Trudeau invokes emergency powers to end trucker protests
Canadian Prime Minister Justin Trudeau on Monday invoked emergency powers of his office in an effort to end the ongoing trucker anti-coronavirus vaccine protests, The Associated Press reported.
By evoking Canada’s Emergencies Act, which allows the federal government broad powers to restore order, Trudeau allows the use of military power to disrupt the protests.
Canada officials also threatened to tow away vehicles at the protest to keep essential services running, freeze truckers’ personal and corporate bank accounts and suspend the insurance on their rigs, according to the AP.
Deputy Prime Minister Chrystia Freeland said at a news conference that the government will broaden its anti-money-laundering regulation in the hope to target crowdfunding sites that are being used to support the protests.
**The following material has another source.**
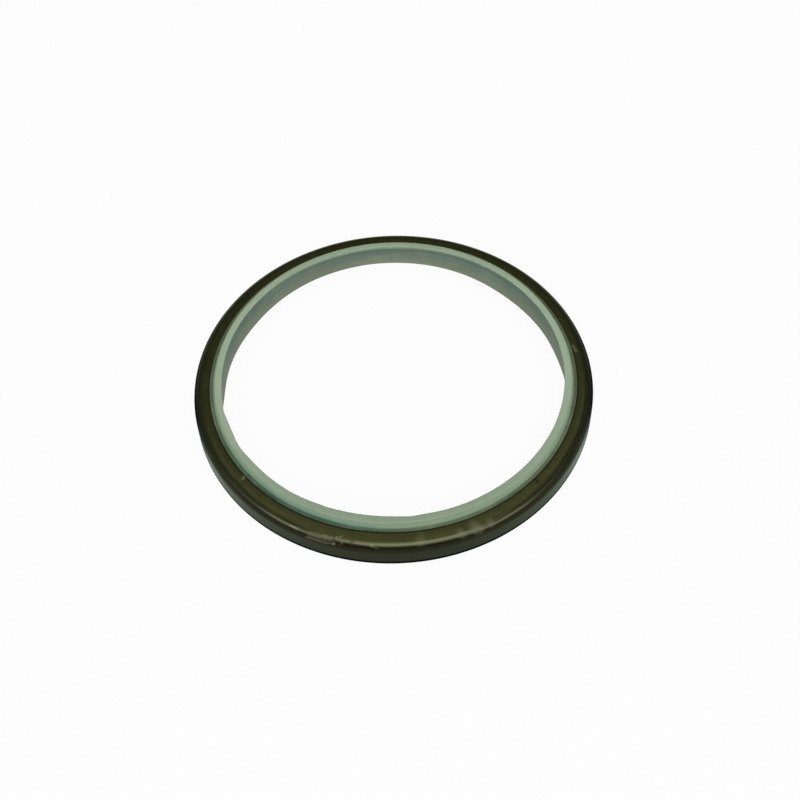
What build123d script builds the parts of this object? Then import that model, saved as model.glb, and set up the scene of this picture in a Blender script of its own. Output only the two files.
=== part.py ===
from build123d import *
import os

# A metal-cased lip seal for a pin or slow shaft. A pressed steel case of L-shaped section takes the
# press fit in the housing, and a moulded polyurethane ring bonded inside it carries two lips: a short
# wiping lip that leans inwards above the flange, and a long lower lip that grips the pin.
# Lengths are in mm. The seal stands on the rim of its case with its axis on Z, flange upwards.

# Pin, housing and their fits
pin_diameter = 85.0
section_width = 7.0  # radial room between the pin and the housing bore
press_allowance = 0.15  # the case is this much larger than the housing bore, on diameter
lip_grip = 0.5  # the lower lip is this much smaller than the pin, on diameter

# Steel case
case_width = 7.2
steel_thickness = 1.2
case_corner_radius = 2.8  # outside of the bend between wall and flange
flange_gap = 2.7  # from the pin to the inner edge of the flange
flange_edge_radius = 0.5
lead_in_length = 0.5  # taper that starts the case in its housing
lead_in_depth = 0.1

# Wiping lip, measured up from the flange's face
wiper_height = 1.75
wiper_bite = 0.45  # the tip's corner, before it is rounded, lies this far inside the pin's surface
wiper_land = 1.9  # width of the end face
wiper_fall = 0.15  # the end face drops this much from the tip to the shoulder
wiper_tip_radius = 0.26
wiper_shoulder_radius = 0.4

# Gutter between the flange's inner edge and the foot of the wiping lip
gutter_width = 0.5
gutter_depth = 0.06  # the moulding lies this far under the flange's face
gutter_radius = 0.25

# Valley between the two lips
valley_gap = 0.6  # from the pin
valley_height = 0.1  # above the flange's face
valley_radius = 0.4

# Lower lip, measured down from the flange's face
lip_depth = 4.8  # to the far end of the band that touches the pin
band_length = 0.4
lip_back_slope = 1.0  # radial run of the back face for each mm of height

# Base of the moulding, with the relief that lets the lower lip flex
base_recess = 1.2  # above the rim of the case
relief_width = 2.4
relief_height = 2.6
relief_draft = 0.3
relief_radius = 0.8

pin_radius = pin_diameter / 2
case_radius = pin_radius + section_width + press_allowance / 2
wall_inner = case_radius - steel_thickness
flange_edge = pin_radius + flange_gap
flange_bottom = case_width - steel_thickness
bend_radius = min(case_corner_radius, case_radius - flange_edge - flange_edge_radius)


def section(*corners):
    """A face in the XZ plane, from corners given as radius from the axis, height and rounding."""
    with BuildSketch(Plane.XZ) as sketch:
        with BuildLine():
            points = [(r, z) for r, z, rounding in corners]
            FilletPolyline(*points, radius=[rounding for r, z, rounding in corners], close=True)
        make_face()
    return sketch.sketch


def case_section():
    """The L of the pressed case: the lead-in taper, the wall, the bend and the flange."""
    return section(
        (wall_inner, 0, 0),
        (case_radius - lead_in_depth, 0, 0),
        (case_radius, lead_in_length, 0),
        (case_radius, case_width, bend_radius),
        (flange_edge, case_width, flange_edge_radius),
        (flange_edge, flange_bottom, 0),
        (wall_inner, flange_bottom, bend_radius - steel_thickness),
    )


def moulding_outline():
    """The moulding, with the bonded side run through the middle of the steel that it lies against."""
    mid_wall = case_radius - steel_thickness / 2
    mid_flange = case_width - steel_thickness / 2
    flange_flat = flange_edge + flange_edge_radius
    gutter_floor = case_width - gutter_depth
    wiper_top = case_width + wiper_height
    wiper_tip = pin_radius - wiper_bite
    lip_radius = pin_radius - lip_grip / 2
    band_bottom = case_width - lip_depth
    heel = lip_radius + (band_bottom - base_recess) * lip_back_slope
    relief_middle = (heel + wall_inner) / 2
    relief_half = relief_width / 2
    relief_top = base_recess + relief_height
    return section(
        (mid_wall, base_recess, 0),
        (mid_wall, mid_flange, bend_radius - steel_thickness / 2),
        (flange_flat, mid_flange, 0),
        (flange_flat, gutter_floor, 0),
        (flange_edge - gutter_width, gutter_floor, gutter_radius),
        (wiper_tip + wiper_land, wiper_top - wiper_fall, wiper_shoulder_radius),
        (wiper_tip, wiper_top, wiper_tip_radius),
        (pin_radius + valley_gap, case_width + valley_height, valley_radius),
        (lip_radius, band_bottom + band_length, 0),
        (lip_radius, band_bottom, 0),
        (heel, base_recess, 0),
        (relief_middle - relief_half, base_recess, 0),
        (relief_middle - relief_half + relief_draft, relief_top, relief_radius),
        (relief_middle + relief_half - relief_draft, relief_top, relief_radius),
        (relief_middle + relief_half, base_recess, 0),
    )


steel_section = case_section()
moulding_section = moulding_outline() - steel_section

steel_case = revolve(steel_section, Axis.Z)
lip_ring = revolve(moulding_section, Axis.Z)

os.makedirs("parts", exist_ok=True)
export_step(steel_case, "parts/steel_case.step")
export_step(lip_ring, "parts/lip_ring.step")
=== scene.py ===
import math

import bmesh
import bpy
from mathutils import Matrix, Vector, noise
from mathutils.geometry import intersect_point_line


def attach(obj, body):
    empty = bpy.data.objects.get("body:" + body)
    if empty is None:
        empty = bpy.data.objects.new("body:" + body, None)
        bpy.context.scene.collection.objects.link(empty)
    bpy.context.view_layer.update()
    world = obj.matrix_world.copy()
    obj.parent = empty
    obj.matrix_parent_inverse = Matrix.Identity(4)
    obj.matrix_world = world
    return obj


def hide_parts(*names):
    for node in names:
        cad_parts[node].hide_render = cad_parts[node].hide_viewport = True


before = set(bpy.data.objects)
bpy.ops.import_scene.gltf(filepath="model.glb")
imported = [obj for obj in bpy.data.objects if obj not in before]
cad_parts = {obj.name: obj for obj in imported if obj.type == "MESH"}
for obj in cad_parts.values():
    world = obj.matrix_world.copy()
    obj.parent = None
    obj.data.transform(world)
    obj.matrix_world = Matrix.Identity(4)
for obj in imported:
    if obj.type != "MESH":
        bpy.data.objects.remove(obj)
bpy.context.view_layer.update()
print("frame loaded:", sorted(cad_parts))

mm = 0.001  # one millimetre in metres

# camera
view = {
    "place": (0.001509, -0.206854, 0.268681),  # metres
    "lookDown": 52.7162,  # degrees below the horizon
    "roll": -2.2293,
    "lens": 60.506,
    "sensor": 36,
    "nearest": 0.01,  # metres, where the view starts
}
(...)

“Consider yourselves warned,” Freeland said. “Send your rigs home.”
Truckers and their allies have been holding demonstrations in Ottawa for more than two weeks in protest against COVID-19 vaccine mandates in Canada.
Demonstrators have also blocked various U.S.-Canadian border crossings in their protests, including the Ambassador Bridge, which connects Windsor, Ontario, to Detroit.
The Ambassador Bridge was reopened on Sunday after authorities arrested a dozen demonstrators causing the road blockage.
Trudeau did not indicate when the new protests crackdowns will begin but said that emergency measures will be “will be time-limited, geographically targeted, as well as reasonable and proportionate to the threats they are meant to address,” the AP noted.